§ WHAT NEEDS TO BE DONE: Would you print the material exactly, starting at its first line and ending at the line holding "and colours that"?

═════ SUPPLIED MATERIAL

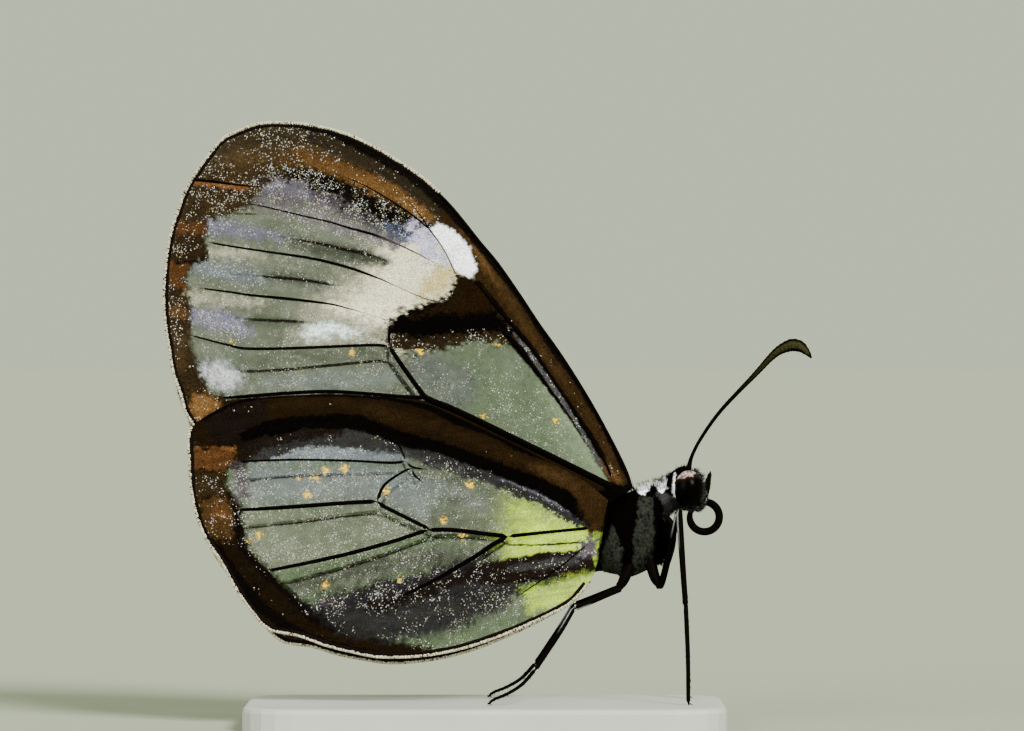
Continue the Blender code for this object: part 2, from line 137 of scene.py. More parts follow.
class ClearwingSettings(bpy.types.PropertyGroup):
    """Sizes and colours that the builders read."""

    membrane_thickness: bpy.props.FloatProperty(
        name="Membrane thickness", description="Thickness of the clear wing", default=0.00004,
        unit="LENGTH")
    vein_width: bpy.props.FloatProperty(
        name="Vein width", description="Scale of every vein's width", default=1.0)
    membrane_cover: bpy.props.FloatProperty(
        name="Membrane cover", description="How much of what lies behind a bare wing it hides",
        default=0.6, min=0.0, max=1.0)
    fringe_length: bpy.props.FloatProperty(
        name="Fringe length", description="Length of a fringe scale", default=0.00017,
        unit="LENGTH")
    hair_length: bpy.props.FloatProperty(
        name="Hair length", description="Length of the body's hair", default=0.0002,
        unit="LENGTH")
    membrane: colour_setting("Membrane", "Bare membrane", (0.042, 0.067, 0.028))
    sage: colour_setting("Sage", "Thinly scaled membrane", (0.064, 0.075, 0.047))
    mist: colour_setting("Mist", "Bluish clear streaks", (0.13, 0.15, 0.165))
    milk: colour_setting("Milk", "Bluish white cloud", (0.54, 0.64, 0.62))
    cream: colour_setting("Cream", "Cream cloud by the cell", (0.63, 0.59, 0.42))
    sand: colour_setting("Sand", "Sandy end of the cream cloud", (0.46, 0.37, 0.15))
    pale: colour_setting("Pale", "Yellowish clear base of the hindwing", (0.37, 0.50, 0.04))
    white: colour_setting("White", "White scales", (0.93, 0.93, 0.98))
    lilac: colour_setting("Lilac", "Lilac-white scales", (0.38, 0.36, 0.5))
    violet: colour_setting("Violet", "Violet-grey scales", (0.083, 0.069, 0.08))
    blue: colour_setting("Blue", "Blue scales", (0.065, 0.075, 0.125))
    brown: colour_setting("Brown", "Brown scales of apex and border", (0.030, 0.018, 0.0075))
    bronze: colour_setting("Bronze", "Bronze scales by the apex", (0.071, 0.035, 0.011))
    rust: colour_setting("Rust", "Rust scales at the margin", (0.06, 0.025, 0.008))
    umber: colour_setting("Umber", "Dark brown of the leading bands", (0.019, 0.010, 0.0032))
    moss: colour_setting("Moss", "Grey-green scales of the thorax", (0.0125, 0.0138, 0.0102))
    olive: colour_setting("Olive", "Scales of the feelers' clubs", (0.022, 0.021, 0.008))
    black: colour_setting("Black", "Black scales", (0.0022, 0.0014, 0.001))
    smoke: colour_setting("Smoke", "Smoky grey scales", (0.024, 0.023, 0.023))
    fringe: colour_setting("Fringe", "Pale fringe scales", (0.5, 0.46, 0.32))
    # Painted reflection of the sky on the top of the eye.
    eye_sky_reflection: colour_setting("Eye sky reflection", "Pale top of the eye", (0.3, 0.21, 0.2))
    floor: colour_setting("Floor", "Pale floor", (0.3125, 0.342, 0.2555))
    backdrop: colour_setting("Backdrop", "Light round the stage", (0.67, 0.74, 0.53))
    lens: bpy.props.FloatProperty(
        name="Lens", description="Focal length of the camera in millimetres", default=200.0)
    lamp_strength: bpy.props.FloatProperty(
        name="Lamp strength", description="Scale of both lamps", default=1.0)


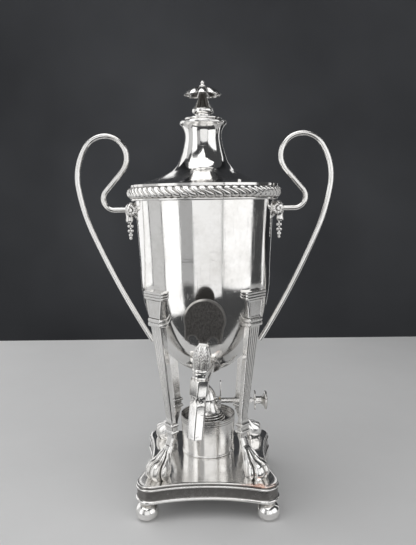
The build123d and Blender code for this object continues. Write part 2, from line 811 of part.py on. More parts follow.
# Ball feet: squashed balls with a flat to stand on, a collar under the plinth and a stud
foot_flat_r = foot_r * 0.42
foot_ball_h = foot_h - 1.2
with BuildPart() as foot_form:
    with BuildSketch(Plane.XZ):
        with BuildLine():
            sole = Line((0, 0), (foot_flat_r, 0))
            ball = ThreePointArc(sole @ 1, (foot_r, foot_ball_h / 2), (foot_flat_r, foot_ball_h))
            Polyline(
                ball @ 1,
                (foot_flat_r + 1.6, foot_ball_h),
                (foot_flat_r + 1.6, plinth_z),
                (0, plinth_z),
                sole @ 0,
            )
        make_face()
    revolve(axis=Axis.Z)
    with BuildSketch(Plane.XY.offset(plinth_z)):
        Circle(foot_stud_r)
    extrude(amount=gusset_t + nut_h + 1.5)
with BuildPart() as foot_nuts:
    with BuildSketch(Plane.XY.offset(plinth_z + gusset_t)):
        with PolarLocations(foot_place_r, leg_count, start_angle=45):
            RegularPolygon(2.1 * foot_stud_r, 6)
            Circle(foot_stud_r, mode=Mode.SUBTRACT)
    extrude(amount=nut_h)
save(foot_nuts.part, "foot_nuts")

for corner, turn in corners.items():
    with BuildPart() as ball_foot:
        with Locations(Rotation(0, 0, turn)):
            with Locations((foot_place_r, 0, 0)):
                add(foot_form.part)
    save(ball_foot.part, f"ball_foot_{corner}")

# Screws up through the plate into the paws
with BuildPart() as paw_screws:
    with BuildSketch(Plane.XY.offset(plate_z - sheet_t)):
        with PolarLocations(paw_screw_place_r, leg_count, start_angle=45):
            Circle(2.1 * paw_screw_r)
    extrude(amount=-2.0)
    with BuildSketch(Plane.XY.offset(plate_z - sheet_t)):
        with PolarLocations(paw_screw_place_r, leg_count, start_angle=45):
            Circle(paw_screw_r)
    extrude(amount=sheet_t + 10)
save(paw_screws.part, "paw_screws")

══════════

§ ANSWER TO THE TASK:
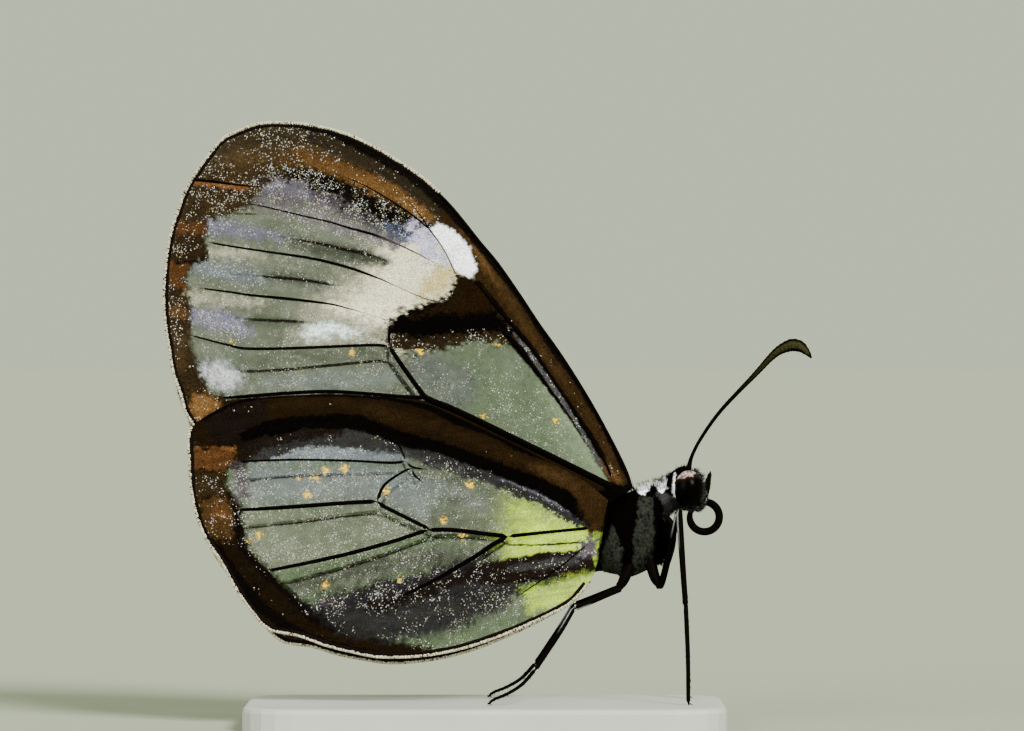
Continue the Blender code for this object: part 2, from line 137 of scene.py. More parts follow.
class ClearwingSettings(bpy.types.PropertyGroup):
    """Sizes and colours that the builders read."""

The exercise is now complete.